Hooboy, you -are- feeling heavy these days, C.

I have to say that I agree with you; the anti-abortion set have always had more of my sympathy than most wingnuts. Provided, of course, they're not shooting people. Because their position is logically consistent and not inherently vicious or self-serving. I respect coherent, internally consistent belief systems. I'm anti-baby-killing myself, and if you happen to have more of a sentimental attachment to the notion of a soul and whatnot, then it makes perfect sense to be anti-anybody-getting-an-abortion. Of course, with their abstinence-only crap they lose their logical high ground.

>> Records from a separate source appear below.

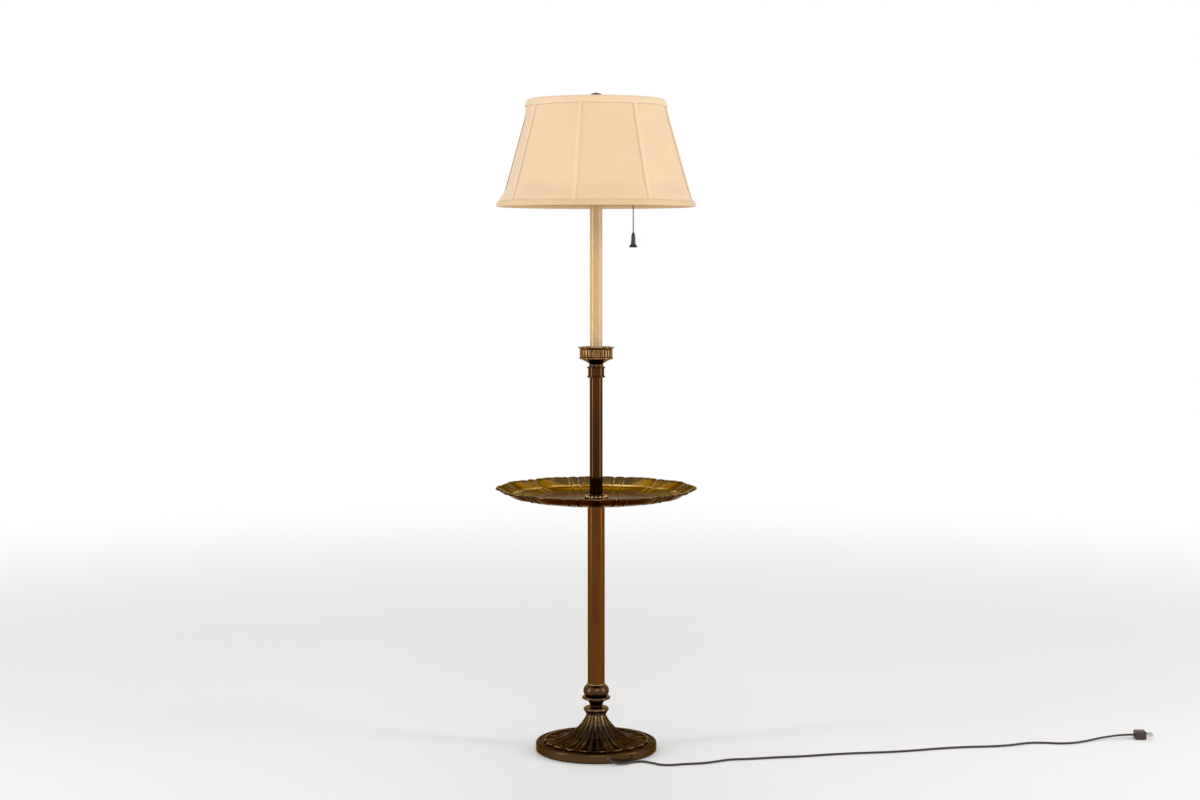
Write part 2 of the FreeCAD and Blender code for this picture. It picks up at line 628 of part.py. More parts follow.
def spindle():
    """Turned spindle: a ring with a beaded foot, a narrow neck, and a flared cup under a bead flange."""
    neck = "beaded_ring_height + spindle_neck_height"
    cup = neck + " + spindle_cup_height"
    body = new_body("spindle")
    revolve_outline(body, [
        (bore, "0"),
        ("bead_foot_radius", "0"),
        ("bead_foot_radius", "bead_foot_height"),
        ("beaded_ring_radius - 3", "bead_foot_height", "(beaded_ring_height - bead_foot_height) * 0.52"),
        ("beaded_ring_radius - 3", "beaded_ring_height"),
        ("spindle_neck_radius + 1.5", "beaded_ring_height"),
        ("spindle_neck_radius", "beaded_ring_height + 1.5"),
        ("spindle_neck_radius", neck, "-spindle_cup_height * 1.35"),
        ("spindle_cup_radius", cup + " - 1"),
        ("spindle_cup_radius", cup),
        ("flange_radius - flange_thickness / 2", cup, "flange_thickness / 2 + 0.001"),
        ("flange_radius - flange_thickness / 2", cup + " + flange_thickness"),
        (bore, cup + " + flange_thickness"),
    ])
    stand(body, "spindle_level")


def tray():
    """Sheet tray: wide lobes and small ones round a flared flange, a ledge, and a flat floor."""
    wide = 360 / size("tray_lobe_count")
    small = size("small_lobe_angle")
    thickness = size("tray_thickness")
    rim = size("tray_height")
    ledge = size("tray_ledge_height")
    body = new_body("tray")

    def lobed_section(name, height, swell, inset):
        """Outline of lobes that swell from a circle (0) to the rim's full lobes (1)."""
        plane = FreeCAD.Placement(FreeCAD.Vector(0, 0, height), FreeCAD.Rotation())
        sketch = new_sketch(body, name, "XY_Plane", plane)
        crease, full_wide, full_small = swell

        def at(angle, radius):
            turn = math.radians(angle)
            return FreeCAD.Vector((radius - inset) * math.cos(turn), (radius - inset) * math.sin(turn), 0)

        for lobe in range(int(size("tray_lobe_count"))):
            middle = lobe * wide
            edge = (wide - small) / 2
            corner = at(middle + edge, crease)
            following = at(middle + wide - edge, crease)
            sketch.addGeometry(Part.Arc(at(middle - edge, crease), at(middle, full_wide), corner), False)
            sketch.addGeometry(Part.Arc(corner, at(middle + wide / 2, full_small), following), False)
        return sketch

    floor_ring = (size("tray_floor_radius"),) * 3
    ledge_radius = size("tray_ledge_radius")
    rim_ring = (size("tray_crease_radius"), size("tray_radius"), size("tray_small_lobe_radius"))
    ledge_ring = tuple(ledge_radius + 0.7 * (radius - size("tray_radius")) for radius in rim_ring)
    lip = size("tray_lip_drop")
    outer = [lobed_section("foot", 0, floor_ring, 0.0),
             lobed_section("outer_ledge", ledge, ledge_ring, 0.0),
             lobed_section("outer_lip", rim - lip, rim_ring, 0.6),
             lobed_section("outer_edge", rim - 0.5, rim_ring, 0.0),
             lobed_section("outer_rim", rim + thickness, rim_ring, 1.0)]
    loft(body, outer, name="outside")
    inner = [lobed_section("floor", thickness, floor_ring, thickness * 0.4),
             lobed_section("inner_ledge", ledge + thickness, ledge_ring, thickness * 0.7),
             lobed_section("inner_flange", rim - 1.0, rim_ring, 4.2),
             lobed_section("inner_rim", rim + thickness + 0.01, rim_ring, 2.4)]
    loft(body, inner, "PartDesign::SubtractiveLoft", name="inside")
    bore_inward(body, "pipe_hole", "tray_thickness + 1", "tray_thickness + 2", "0", "0", bore, "XY_Plane")
    stand(body, "tray_level")


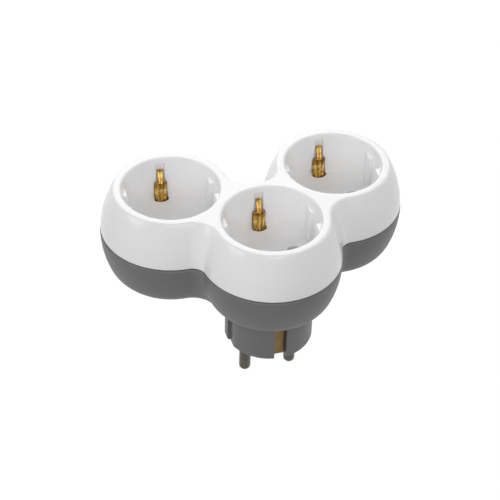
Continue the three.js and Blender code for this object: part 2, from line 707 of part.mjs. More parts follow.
function makeEarthStrap() {
  const half = STRAP_WIDTH / 2;
  const reach = SPRING_FOOT_RADIUS + FIT;
  const heights = [strapBottom, cupBottom];
  const runs = Object.values(lobes).map((lobe) => (
    block([lobe.x - half, lobe.x + half], [lobe.y - reach, lobe.y + reach], heights)
  ));
  const cross = block([leftLobe.x, rightLobe.x], [STRAP_CROSS_Y - half, STRAP_CROSS_Y + half], heights);
  return join([...runs, cross]);
}

addPiece('earth_strap', makeEarthStrap(), finishes.brass);

// Earth springs: sheet brass stamped with ridges, bulged into the well and bent back at the
// top into a narrow tongue that stands in the wall's pocket

// A bent sheet: rows of points across its front, each with a matching point on its back
function sheet(frontRows, backRows) {
  const across = frontRows[0].length;
  const rows = frontRows.map((row, j) => [...row, ...backRows[j].slice().reverse()]);
  const around = 2 * across;
  const index = [];
  for (let j = 0; j < rows.length - 1; j += 1) {
    for (let i = 0; i < around; i += 1) {
      const a = j * around + i;
      const b = j * around + (i + 1) % around;
      index.push(a, b, b + around, a, b + around, a + around);
    }
  }
  const last = (rows.length - 1) * around;
  for (let i = 0; i < across - 1; i += 1) {
    const opposite = around - 1 - i;
    index.push(i, opposite - 1, i + 1, i, opposite, opposite - 1);
    index.push(last + i, last + i + 1, last + opposite - 1, last + i, last + opposite - 1, last + opposite);
  }
  const geometry = new THREE.BufferGeometry();
  geometry.setAttribute('position', new THREE.Float32BufferAttribute(rows.flat(2), 3));
  geometry.setIndex(index);
  return solid(geometry);
}

function makeEarthSpring(lobe, end) {
  const tipHeight = bodyTop - SPRING_TOP;
  const crest = wellFloor + SPRING_CREST_HEIGHT;
  const pad = SPRING_WIDTH / 2;
  const tongue = SPRING_TONGUE_WIDTH / 2;
  const bends = SPRING_BENDS.map(([share, out, camber]) => (
    [SPRING_CREST_RADIUS + out, wellFloor + share * SPRING_CREST_HEIGHT, pad, camber]
  ));
  // Radius in the well, height, half width and share of the camber, from the stem up
  const path = [
    [SPRING_STEM_RADIUS, cupBottom, pad, 0],
    [SPRING_STEM_RADIUS, wellFloor, pad, 0],
    ...bends,
    [SPRING_CREST_RADIUS + SPRING_NECK_OUT, crest + SPRING_THICKNESS, tongue, SPRING_TONGUE_CAMBER],
    [SPRING_TIP_RADIUS, tipHeight, tongue, SPRING_TONGUE_CAMBER],
  ];
  const rowsAt = (setBack) => path.map(([radius, height, half, share]) => (
    evenly(-1, 1, 2 * SPRING_RIDGES).map((part) => {
      const ridge = SPRING_RIDGE * Math.sin(Math.PI * SPRING_RIDGES * (part + 1) / 2) ** 2;
      const bulge = share * (SPRING_CAMBER * part ** 2 - ridge);
      return [part * half, radius + bulge + setBack, height];
    })
  ));
  const standingPart = sheet(rowsAt(0), rowsAt(SPRING_THICKNESS));
  const foot = block(
    [-pad, pad],
    [SPRING_STEM_RADIUS, SPRING_FOOT_RADIUS],
    [cupBottom, cupBottom + SPRING_THICKNESS],
  );
  const facing = standingPart.add(foot);
  const turnedToEnd = end > 0 ? facing : facing.rotate([0, 0, 180]);
  return turnedToEnd.translate(lobe.x, lobe.y, 0);
}

for (const [name, lobe] of Object.entries(lobes)) {
  addPiece(`${name}_socket_back_earth_spring`, makeEarthSpring(lobe, 1), finishes.brass);
  addPiece(`${name}_socket_front_earth_spring`, makeEarthSpring(lobe, -1), finishes.brass);
}

// Plug earth contacts: brass strips in the nose's slots that run up to the strap

function makePlugEarth(end) {
  const half = EARTH_SLOT_WIDTH / 2 - FIT;
  const reach = [end * earthSlotFloor, end * (earthSlotFloor + PLUG_EARTH_THICKNESS)];
  return block([-half, half], reach, [PLUG_EARTH_START, strapBottom]);
}

addPiece('plug_earth_contact_front', makePlugEarth(-1), finishes.brass);
addPiece('plug_earth_contact_back', makePlugEarth(1), finishes.brass);

// Insulating plate: keeps the strap off the pole clips and rests on the base's bosses

function makeInsulatingPlate() {
  const shape = new THREE.Shape(outline(skinRadius(plateBottom, WALL) - FIT));
  const plate = slab(shape, plateBottom, strapBottom);
  const through = [plateBottom - PAST, strapBottom + PAST];
  const windows = Object.values(lobes).flatMap((lobe) => [-1, 1].map((side) => (
    rod(PLATE_WINDOW_RADIUS, ...through, fromLobe(lobe, side * halfPins, 0))
  )));
  const bossHoles = bosses.map((place) => rod(COVER_BOSS_RADIUS + FIT, ...through, place));
  const half = EARTH_SLOT_WIDTH / 2;
  const earthHoles = [1, -1].map((end) => {
    const inner = earthSlotFloor - FIT;
    const outer = earthSlotFloor + PLUG_EARTH_THICKNESS + FIT;
    return block([-half, half], [end * inner, end * outer], through);
  });
  return cut(plate, [...windows, ...bossHoles, ...earthHoles]);
}

addPiece('insulating_plate', makeInsulatingPlate(), finishes.cream);

// Case screws: cross-recessed, driven from below through the base into the cover

function makeScrew(place) {
  const headBottom = screwSeat - SCREW_HEAD_HEIGHT;
  const pointTop = plateBottom + SCREW_BITE;
  const screw = turned([
    [0, headBottom],
    [SCREW_HEAD_RADIUS - SCREW_HEAD_CHAMFER, headBottom],
    [SCREW_HEAD_RADIUS, headBottom + SCREW_HEAD_CHAMFER],
    [SCREW_HEAD_RADIUS, screwSeat],
    [SCREW_RADIUS, screwSeat],
    [SCREW_RADIUS, pointTop - SCREW_POINT],
    [SCREW_RADIUS - SCREW_POINT, pointTop],
    [0, pointTop],
  ], SMALL_SEGMENTS, place);
  const long = CROSS_SPAN / 2;
  const short = CROSS_WIDTH / 2;
  const recess = [[long, short], [short, long]].map(([x, y]) => (
    block([-x, x], [-y, y], [headBottom - PAST, headBottom + CROSS_DEPTH]).translate(place.x, place.y, 0)
  ));
  return cut(screw, recess);
}

bosses.forEach((place, i) => addPiece(`case_screw_${bossNames[i]}`, makeScrew(place), finishes.steel));

export default adapter;
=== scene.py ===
# Looks of the triple socket adapter: a glossy white three-lobed cover with three recessed
# wells, a satin grey base with the plug nose, nickel pins and brass earth contacts.
# Sizes are in millimetres and become metres where a mesh is made.

import math

import bmesh
import bpy
from mathutils import Matrix, Vector


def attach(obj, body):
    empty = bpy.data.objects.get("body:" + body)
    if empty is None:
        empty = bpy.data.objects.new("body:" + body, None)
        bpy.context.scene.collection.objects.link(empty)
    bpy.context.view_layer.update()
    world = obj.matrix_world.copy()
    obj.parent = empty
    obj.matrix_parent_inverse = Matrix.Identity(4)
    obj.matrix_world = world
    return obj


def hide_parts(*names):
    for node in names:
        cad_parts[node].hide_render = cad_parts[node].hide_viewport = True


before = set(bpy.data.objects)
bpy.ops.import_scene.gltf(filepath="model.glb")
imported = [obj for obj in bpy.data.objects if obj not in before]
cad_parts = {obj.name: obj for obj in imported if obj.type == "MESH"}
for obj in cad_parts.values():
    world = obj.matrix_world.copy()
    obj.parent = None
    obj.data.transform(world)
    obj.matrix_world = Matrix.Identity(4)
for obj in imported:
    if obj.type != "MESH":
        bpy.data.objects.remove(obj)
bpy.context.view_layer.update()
MM = 0.001
scene = bpy.context.scene


# Camera: the photograph's view, from above and a little to the left of the front. It was
# fitted to the rims, the parting line and the pin tips, and is rolled by under two degrees.

CAMERA_AZIMUTH = -16.56
CAMERA_ELEVATION = 40.16
CAMERA_ROLL = 1.64
CAMERA_DISTANCE = 647.8
CAMERA_AIM = Vector((-10.26, -5.49, 49.3))
CAMERA_LENS = 120.77
CAMERA_SENSOR = 36
CAMERA_NEAR = 10

azimuth = math.radians(CAMERA_AZIMUTH)
elevation = math.radians(CAMERA_ELEVATION)
flat = math.cos(elevation)
backward = Vector((math.sin(azimuth) * flat, -math.cos(azimuth) * flat, math.sin(elevation)))
camera_data = bpy.data.cameras.new("camera")
camera_data.lens = CAMERA_LENS
camera_data.sensor_width = CAMERA_SENSOR
camera_data.clip_start = CAMERA_NEAR * MM
camera = bpy.data.objects.new("camera", camera_data)
scene.collection.objects.link(camera)
rightward = Vector((math.cos(azimuth), math.sin(azimuth), 0))
upward = backward.cross(rightward)
roll = Matrix.Rotation(math.radians(CAMERA_ROLL), 3, "Z")
turn = Matrix((rightward, upward, backward)).transposed() @ roll
camera.matrix_world = Matrix.Translation((CAMERA_AIM + backward * CAMERA_DISTANCE) * MM) @ turn.to_4x4()
scene.camera = camera


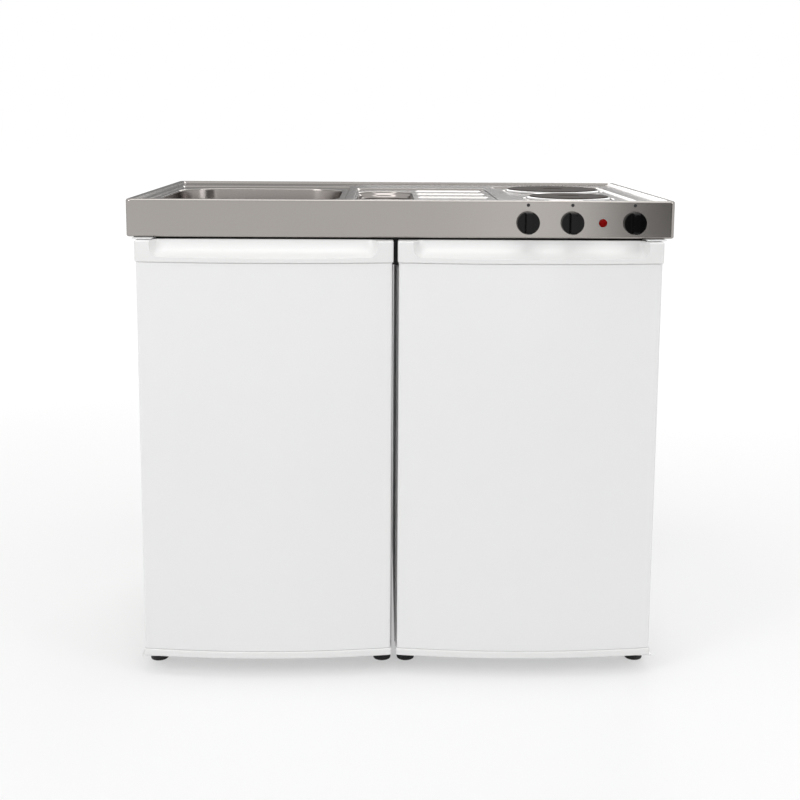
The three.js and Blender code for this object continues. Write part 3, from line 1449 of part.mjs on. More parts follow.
function buildRightDoor(parent, door) {
  buildDoor(parent, "right_door", door);
  place(parent, "right_door_seal", sealRing(door, SEAL.width), FINISH.greySeal);
  const { x0, x1, y0, z0, z1 } = sealFrame(door);
  const grow = SEAL.width + SEAT;
  const plate = box(x0 + grow, x1 - grow, y0, y0 + LINER_PLATE, z0 + grow, z1 - grow);
  const { dyke, dykeInset, dykeDepth, dykeBottom } = RACK;
  const dykeTop = doorTop - RACK.dykeDrop;
  const left = door.x0 + dykeInset;
  const right = door.x1 - dykeInset;
  const faceY = y0 + LINER_PLATE;
  const dykes = [[left, left + dyke], [right - dyke, right]].map(([a, b]) =>
    profileAlongX(
      [
        [faceY - 1, DOOR.bottom + dykeBottom],
        [faceY + dykeDepth - 12, DOOR.bottom + dykeBottom],
        [faceY + dykeDepth, DOOR.bottom + dykeBottom + 12],
        [faceY + dykeDepth, dykeTop - 20],
        [faceY + dykeDepth - 20, dykeTop],
        [faceY - 1, dykeTop],
      ],
      a,
      b,
    ),
  );
  place(parent, "right_door_liner", join(plate, ...dykes), FINISH.whitePlastic);
  const [rackX0, rackX1] = [left + dyke + SEAT, right - dyke - SEAT];
  const racks = [["bottle_rack", BOTTLE_RACK], ["upper_rack", UPPER_RACK]];
  for (const [name, rack] of racks)
    place(parent, name, rackShape(rackX0, rackX1, faceY + SEAT, rack), FINISH.clearPlastic);
}

/** The top hinge: a leaf on the frame's front rail and a plate over the door with its pin. */
function buildTopHinge(parent, name, side) {
  const { leaf, plate, half, reach, pin } = HINGE;
  const face = frameFront - SEAT - pinY;
  const plateTop = apronZ - 0.7;
  const made = join(
    box(-half, half, face - leaf, face, frameBottom + 4, plateTop),
    box(-half, half, -reach, face, plateTop - plate, plateTop),
    post(0, 0, doorTop - HINGE_PIN.top, plateTop - plate / 2, pin, 10),
    post(0, 0, doorTop + SEAT * 2, plateTop - plate / 2, pin + 3, 10),
  );
  place(parent, name, made, side.finish);
}

/** The bottom hinge: a leaf under the case, a step down and a tongue below the door. */
function buildBottomHinge(parent, name, side) {
  const { leaf, half, reach, pin } = HINGE;
  const face = caseFront - pinY;
  const tongueTop = DOOR.bottom - 1.6;
  const leafTop = BASE.bottom - SEAT;
  const made = join(
    box(-half, half, face - leaf - SEAT, face + 42, leafTop - leaf, leafTop),
    box(-half, half, face - leaf - SEAT, face - SEAT, tongueTop - leaf, leafTop),
    box(-half, half, -reach, face - SEAT, tongueTop - leaf, tongueTop),
    post(0, 0, tongueTop - leaf / 2, DOOR.bottom + HINGE_PIN.bottom, pin, 10),
    post(0, 0, tongueTop - 1, DOOR.bottom - SEAT * 2, pin + 3, 10),
  );
  place(parent, name, made, side.finish);
}

function buildDoors(parent) {
  const leftDoor = { x0: cabinet.x0 + DOOR_MARGIN.outer, x1: cabinet.x1 - DOOR_MARGIN.cabinetInner };
  const rightDoor = { x0: fridge.x0 + DOOR_MARGIN.fridgeInner, x1: fridge.x1 - DOOR_MARGIN.outer };
  const leftPin = leftDoor.x0 + HINGE.inset;
  const rightPin = rightDoor.x1 - HINGE.inset;
  const local = (door, pin) => ({ x0: door.x0 - pin, x1: door.x1 - pin });

  buildLeftDoor(groupAt(parent, leftPin, pinY), local(leftDoor, leftPin));
  buildRightDoor(groupAt(parent, rightPin, pinY), local(rightDoor, rightPin));
  const sides = [
    { name: "left", pin: leftPin, finish: FINISH.whiteSteel },
    { name: "right", pin: rightPin, finish: FINISH.whiteSteel },
  ];
  for (const side of sides) {
    const group = groupAt(parent, side.pin, pinY);
    buildTopHinge(group, side.name + "_top_hinge", side);
    buildBottomHinge(group, side.name + "_bottom_hinge", side);
  }
}

// ---------------------------------------------------------------- the whole unit

buildWorktop(groupAt(unit));
buildSink(groupAt(unit));
buildHob(groupAt(unit));
buildFrame(groupAt(unit));
buildCabinet(groupAt(unit));
buildFeet(groupAt(unit));
buildFridge(groupAt(unit));
buildDoors(groupAt(unit));

const kitchenette = new THREE.Group();
kitchenette.add(unit);

export default kitchenette;
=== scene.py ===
"""Kitchenette with sink, hot plates and refrigerator: its looks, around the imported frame.

Everything is in metres, in the frame's own place. Smooth pieces stand for the curved nodes, the
plain ones get softened copies, and every piece has a finish made of nodes.
"""

import json
import logging
import math
from collections.abc import Callable, Iterable, Sequence
from dataclasses import dataclass
from enum import Enum

import bmesh
import bpy
from mathutils import Matrix, Vector


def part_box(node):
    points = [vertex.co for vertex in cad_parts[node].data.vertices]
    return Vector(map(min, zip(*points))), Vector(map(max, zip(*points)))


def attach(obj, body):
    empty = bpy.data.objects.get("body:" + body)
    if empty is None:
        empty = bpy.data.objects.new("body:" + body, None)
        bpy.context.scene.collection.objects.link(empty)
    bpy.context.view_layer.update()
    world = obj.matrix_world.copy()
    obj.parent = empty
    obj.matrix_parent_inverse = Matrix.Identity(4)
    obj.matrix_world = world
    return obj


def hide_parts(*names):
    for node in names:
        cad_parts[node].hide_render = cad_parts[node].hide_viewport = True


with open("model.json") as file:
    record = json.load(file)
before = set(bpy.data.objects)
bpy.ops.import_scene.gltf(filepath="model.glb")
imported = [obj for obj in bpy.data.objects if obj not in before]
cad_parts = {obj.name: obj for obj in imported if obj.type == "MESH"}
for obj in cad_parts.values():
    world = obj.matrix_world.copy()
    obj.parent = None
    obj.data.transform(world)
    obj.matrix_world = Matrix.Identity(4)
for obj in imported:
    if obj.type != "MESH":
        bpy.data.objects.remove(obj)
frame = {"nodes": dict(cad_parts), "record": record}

log = logging.getLogger("kitchenette")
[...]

For me personally, however, I'm also against that whole zany notion that reproduction in and of itself is a good thing. I think we've got rather too many people, and that the only people who should have children are people who really, really want them and who will take superb care of them. In that I am, in some ways, anti-baby... I mean, I don't think you should kill them once you've got them, and I'm all for people like Jill (who want babies and are fabulous mothers) creating and raising progeny. But there are entirely too many people out there who don't want to be parents (or think they do but don't really), and are anyway; insofar as abortion is a step toward lessening that problem, then I'm for it.
-D.

Oh! Oh! And then there's that motherfucker... Did I ever tell you this story? It's a tangent, but here we go... That motherfucker doctor... My step-sister, who is mentally handicapped, was delivering her first child, which she had borne while entertaining an active crack habit. She had -agreed- to be sterilized, b/c she isn't mentally capable of either abstinence or birth control, and is too close to mentally competent to be forced to do anything (including but not limited to not taking drugs and not having sex). And that doctor -refused to do it on moral grounds- even though she'd agreed to it entirely free from coercion. Guess what? Later she changed her mind. And now she's preggers again, and still a drug addict. Yay for the moral high ground!